Iran: US spies behind Iraq unrest
Khamenei accuses US agents for the violence in Iraq and offers to restore security.

Khamenei said: “Supporting terrorist groups in Iraq and igniting insecurity … will be very dangerous for America‘s agents and also the region.”
Iraq “close to civil war”
Iraqis fear a new wave of sectarian blood-letting after a bombing on Thursday killed 202 people, the worst such attack since the US-led invasion in 2003.
“Iran will do its utmost to help establish security in Iraq” Ayatollah Ali Khamenei, Iran’s supreme leader |
Kofi Annan, the UN secretary general, said Iraq had been pushed closer to civil war and called for Iran and Syria to help.
“Iran will do its utmost to help establish security in Iraq,” said Khamenei, adding that Iran wanted a secure and developed neighbour.
Talabani has said that Iraq wants Iran‘s assistance.
Washington is facing growing calls to enter a dialogue with Iran to help end the violence.
The White House said the issue of talking to Iran and Syria about Iraq was likely to be raised at a meeting this week between George W Bush, the US president and Nuri al-Maliki, the Iraqi prime minister.
Nuclear issue
Bush said on Tuesday that conditions for the US to hold direct talks with Tehran had not changed.
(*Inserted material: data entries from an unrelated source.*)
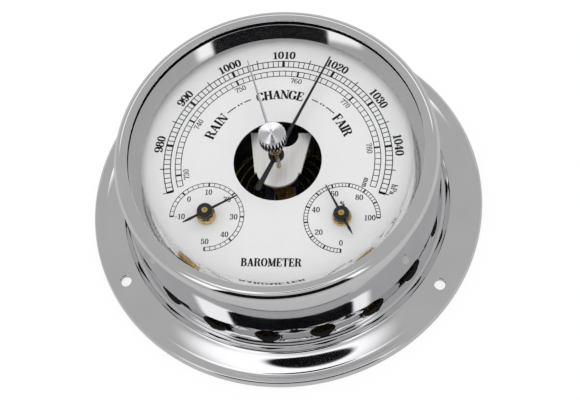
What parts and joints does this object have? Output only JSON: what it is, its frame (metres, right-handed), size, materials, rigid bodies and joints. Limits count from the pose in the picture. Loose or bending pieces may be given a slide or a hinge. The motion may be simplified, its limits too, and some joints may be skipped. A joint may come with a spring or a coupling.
{
  "type": "ship barometer",
  "caption": "Round chromed wall barometer with open-centre dial, small thermometer and hygrometer, setting knob through the glass, vented case and screw-on flange.",
  "frame": {"origin": "centre of the back, on the plane where the flange meets the wall", "axes": "+Z out of the dial, +Y towards twelve o'clock, +X towards three o'clock"},
  "size_m": [0.125, 0.1248, 0.0496],
  "materials": {
    "chrome_case": "polished chrome plate on brass",
    "polished_reflector": "polished",
    "chrome_knob": "turned and chromed",
    "black_paint": "satin black",
    "glass": "clear polished",
    "rubber": "matte",
    "dial_white": "printed satin",
    "black_hand": "satin black",
    "silver_hand": "nickel plated",
    "brushed_bridge": "brushed",
    "blued_steel": "blued",
    "bimetal": "rolled",
    "humidity_ribbon": "coated ribbon",
    "capsule_brass": "pressed and lacquered",
    "brass": "turned",
    "steel": "machined"
  },
  "bodies": {
    "case": {"aneroid_capsule": "capsule_brass", "back_plate": "black_paint", "back_ring": "brass", "back_screw_1": "steel", "back_screw_2": "steel", "back_screw_3": "steel", "bearing_plate": "brass", "bezel_ring": "chrome_case", "bezel_skirt": "chrome_case", "bridge_pillar_1": "brass", "bridge_pillar_2": "brass", "bridge_plate": "brushed_bridge", "bridge_screw_1": "steel", "bridge_screw_2": "steel", "capsule_foot": "capsule_brass", "case_wall": "chrome_case", "dial_pillar_1": "brass", "dial_pillar_2": "brass", "dial_pillar_3": "brass", "dial_plate": "dial_white", "dial_support_ring": "brass", "friction_washer": "steel", "glass_gasket": "rubber", "glass_pane": "glass", "hairspring": "blued_steel", "hairspring_stud": "brass", "hygrometer_bush": "brass", "hygrometer_coil": "humidity_ribbon", "hygrometer_post": "brass", "main_spring": "blued_steel", "mounting_flange": "chrome_case", "movement_base": "steel", "pillar_screw_1": "steel", "pillar_screw_2": "steel", "pillar_screw_3": "steel", "reflector_ring": "polished_reflector", "rocker_bracket": "brass", "spring_screw_1": "steel", "spring_screw_2": "steel", "stem_bush": "brass", "thermometer_bush": "brass", "thermometer_coil": "bimetal", "thermometer_post": "brass"},
    "setting_knob": {"setting_knob": "chrome_knob", "setting_stem": "brass", "marker_hand": "silver_hand"},
    "pressure_hand": {"pressure_hand": "black_hand", "centre_arbor": "brass"},
    "rocker": {"rocker_shaft": "steel"},
    "lever": {"main_lever": "steel"},
    "link": {"link_rod": "steel"},
    "chain": {"chain": "steel"},
    "capsule_top": {"capsule_stud": "capsule_brass"},
    "thermometer_hand": {"thermometer_hand": "black_hand", "thermometer_arbor": "brass"},
    "hygrometer_hand": {"hygrometer_hand": "black_hand", "hygrometer_arbor": "brass"},
    "calibration": {"calibration_screw": "brass"}
  },
  "joints": [
    {"name": "setting_turn", "type": "hinge", "parent": "case", "child": "setting_knob", "pos_m": [0, 0, 0.04], "axis": [0, 0, 1], "continuous": true},
    {"name": "pressure_turn", "type": "hinge", "parent": "case", "child": "pressure_hand", "pos_m": [0, 0, 0.03], "axis": [0, 0, 1], "range_deg": [-85.2, 132], "stiffness_Nm_per_rad": 0.0002},
    {"name": "rocker_turn", "type": "hinge", "parent": "case", "child": "rocker", "pos_m": [0, -0.026, 0.011], "axis": [1, 0, 0], "range_deg": [-11.5, 17.8]},
    {"name": "chain_slide", "type": "slide", "parent": "case", "child": "chain", "axis": [0, -1, 0], "range_m": [-0.0021, 0.00325]},
    {"name": "link_slide", "type": "slide", "parent": "case", "child": "link", "axis": [0, 0, -1], "range_m": [-0.0006, 0.00093]},
    {"name": "lever_turn", "type": "hinge", "parent": "case", "child": "lever", "pos_m": [0, -0.01, 0.0181], "axis": [1, 0, 0], "range_deg": [-1.85, 2.85]},
    {"name": "capsule_rise", "type": "slide", "parent": "case", "child": "capsule_top", "axis": [0, 0, 1], "range_m": [-0.000219, 0.000339], "deforming": ["aneroid_capsule", "main_spring"]},
    {"name": "thermometer_turn", "type": "hinge", "parent": "case", "child": "thermometer_hand", "pos_m": [-0.0206, -0.0192, 0.03], "axis": [0, 0, 1], "range_deg": [-120, 150], "stiffness_Nm_per_rad": 0.00002},
    {"name": "hygrometer_turn", "type": "hinge", "parent": "case", "child": "hygrometer_hand", "pos_m": [0.0206, -0.0192, 0.03], "axis": [0, 0, 1], "range_deg": [-118, 152], "stiffness_Nm_per_rad": 0.00002},
    {"name": "calibration_turn", "type": "hinge", "parent": "case", "child": "calibration", "pos_m": [0, 0.0274, 0.004], "axis": [0, 0, 1], "range_deg": [-180, 180]}
  ],
  "couplings": [
    {"joint": "pressure_turn", "follows": "capsule_rise", "rad_per_m": 6785.7},
    {"joint": "rocker_turn", "follows": "capsule_rise", "rad_per_m": 904.76},
    {"joint": "chain_slide", "follows": "capsule_rise", "ratio": 9.5},
    {"joint": "link_slide", "follows": "capsule_rise", "ratio": 2.7143},
    {"joint": "lever_turn", "follows": "capsule_rise", "rad_per_m": 142.86}
  ]
}
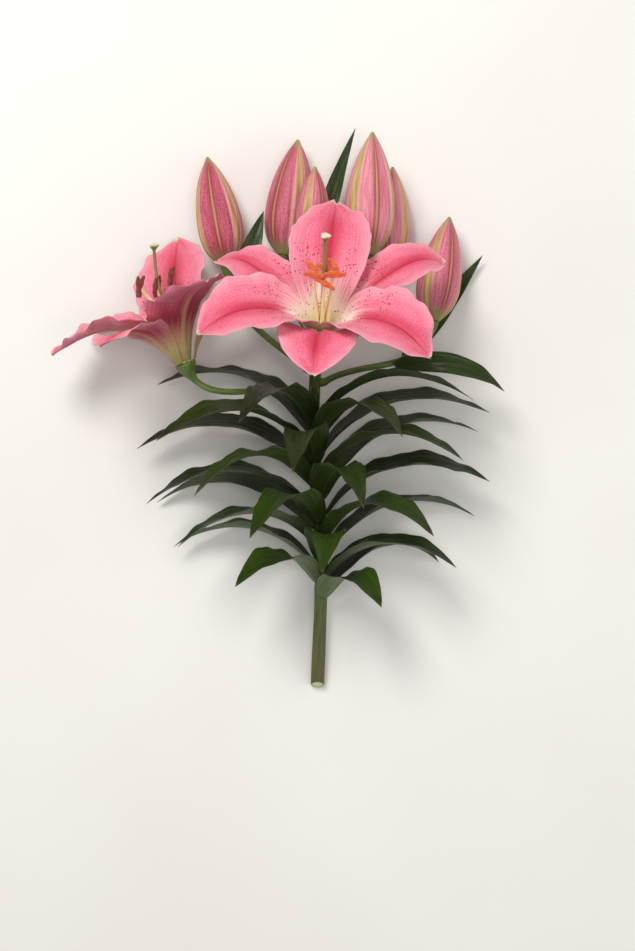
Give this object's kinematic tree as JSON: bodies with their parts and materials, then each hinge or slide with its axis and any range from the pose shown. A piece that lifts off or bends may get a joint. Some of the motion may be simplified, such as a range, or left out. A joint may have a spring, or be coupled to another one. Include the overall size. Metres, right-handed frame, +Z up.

Washington still accuses Iran of seeking to develop nuclear weapons.
President Bush said during a press conference in Estonia: “As far as the United States goes, Iran knows how to get to the table with us, which is to do that which they said they would do, which is verifiably suspend their enrichment programme.”
The US and other Western powers insist that Iran must suspend sensitive atomic work before negotiations start over a package of economic and political incentives offered by six world powers as a reward for such a move.
Iran has refused to stop and insists it does not seek atomic bombs but only wants nuclear technology to make electricity.